The Fund also cut its 2023 real GDP growth forecast to 1 percent from 1.7 percent on June 24, when it met with U.S. officials for an annual assessment of U.S. economic policies.

IMF logo

The final report released on Friday was revised to reflect downward revisions to U.S. first quarter GDP and weak consumer spending data in May.

But it continued to highlight the challenges of high inflation and the steep Federal Reserve interest rate hikes needed to control prices.

IMF executive directors said in a statement that a broad-based inflation surge was “posting systemic risks to both the United States and the global economy.”

“The policy priority must now be to expeditiously slow wage and price growth without precipitating a recession,” the IMF said in the Article IV staff report. “This will be a tricky task.”

The Fund said Fed monetary policy tightening should help bring down inflation to 1.9 percent by the fourth quarter of 2023, compared with a forecast of 6.6 percent for the fourth quarter of 2022.

This will further slow U.S. growth, but the IMF still predicted the United States will avoid recession.

IMF Western Hemisphere Department economist Andrew Hodge said in a blog post that Fed rate hikes and less government spending will slow consumer spending growth “to around zero by early next year” easing supply strains.
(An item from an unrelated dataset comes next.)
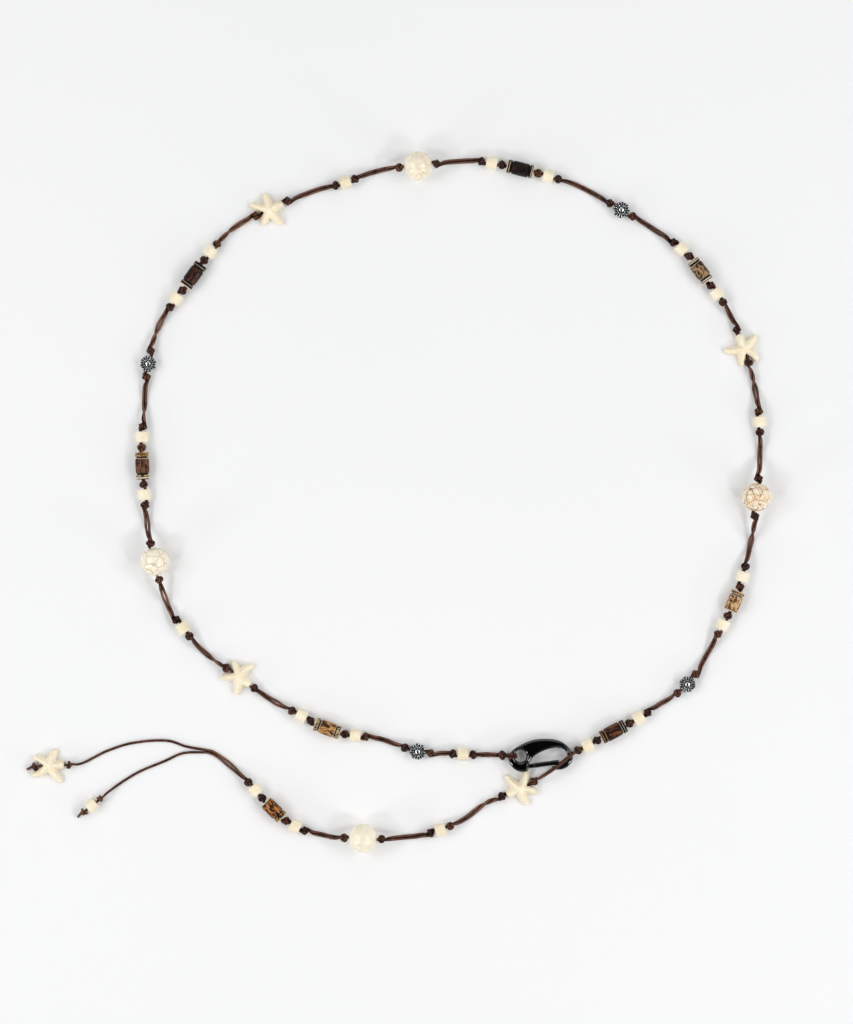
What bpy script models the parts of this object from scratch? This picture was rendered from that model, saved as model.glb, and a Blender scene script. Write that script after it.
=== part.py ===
"""A beaded string belt with a black spring hook, laid out on a table.

One doubled waxed cord makes the waist loop and the tail. It is knotted on each
side of every bead. Units are metres, +Z is up and the table is at z = 0.
"""

import math

import bmesh
import bpy
from mathutils import Matrix, Vector

# Cord and knots
STRAND_DIAMETER = 0.0011
KNOT_DIAMETER = 0.0036
KNOT_LENGTH = 0.0035
KNOT_SHOULDER = 0.78
NECK_LENGTH = 0.0006
CORD_SIDES = 6
BARE_STEP = 0.0052
CORD_LIFT = 0.00005
SAG_LENGTH = 0.0090
STUB_LENGTH = 0.0009
PARTING_LENGTH = 0.0030

# The two strands fill a drilled hole a little fuller than one strand would
THREADED_DIAMETER = 1.27 * STRAND_DIAMETER
BORE_CLEARANCE = 0.00035
BORE_DIAMETER = THREADED_DIAMETER + 2.0 * BORE_CLEARANCE
BORE_SIDES = 8

# Gap between pieces that rest on or pass through one another
CLEARANCE = 0.0003

# Short cream stone tubes
CREAM_DIAMETER = 0.0051
CREAM_LENGTH = 0.0045
CREAM_EDGE = 0.0005
CREAM_SIDES = 10

# Carved coconut tubes: a drum between two grooves, and a collar at each end
COCONUT_DIAMETER = 0.0059
COCONUT_LENGTH = 0.0108
COCONUT_SIDES = 10
COLLAR_DIAMETER = 0.0055
COLLAR_LENGTH = 0.0019
COLLAR_EDGE = 0.0005
GROOVE_DEPTH = 0.0007
GROOVE_WIDTH = 0.0009

# Large round stone beads, a little flattened at the hole
ROUND_DIAMETER = 0.0120
ROUND_LENGTH = 0.0113
ROUND_SIDES = 14
ROUND_BANDS = 6

# Flat silver flower beads, drilled edge to edge
FLOWER_DIAMETER = 0.0068
FLOWER_THICKNESS = 0.0044
FLOWER_BOSS_DIAMETER = 0.0021
FLOWER_BOSS_HEIGHT = 0.00045
FLOWER_SCALLOP = 0.00022
FLOWER_PETALS = 8

# Starfish beads: flat underneath, drilled from a notch to the opposite tip
STAR_ARM_LENGTH = 0.0080
STAR_DRILLED_ARM_LENGTH = 0.0062
STAR_DRILLED_ARM_WIDTH = 0.0038
STAR_NOTCH_RADIUS = 0.0037
STAR_ARM_WIDTH = 0.0034
STAR_TIP_WIDTH = 0.0019
STAR_THICKNESS = 0.0050
STAR_HOLE_HEIGHT = 0.0021
STAR_EDGE = 0.0009

# Black spring hook
CLASP_LENGTH = 0.0265
CLASP_WIDTH = 0.0135
CLASP_THICKNESS = 0.0036
CLASP_EDGE = 0.0005
EYE_LENGTH = 0.0048
EYE_WIDTH = 0.0050
GATE_WIDTH = 0.0018
GATE_THICKNESS = 0.0024
TONGUE_THICKNESS = 0.0012
TONGUE_LENGTH = 0.0042
HUB_DIAMETER = 0.0026
RIVET_DIAMETER = 0.0009
GATE_OPEN_DEGREES = 18.0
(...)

“Slowing demand will increase unemployment to around 5 percent by late 2023, which should decrease wages,” Hodge said.

IMF executive directors in their policy prescriptions for the U.S. government called for passage of U.S. President Joe Biden’s stalled social and climate spending proposals, saying these would foster increased labor force participation, which would ease inflation, while helping to facilitate a transition to a low-carbon economy.

“Directors also recommended rolling back the trade restrictions and tariff increases that were introduced over the past five years,” the report said – a reference to tariffs on Chinese goods, steel, aluminum and other products imposed by former president Donald Trump and retained by Biden.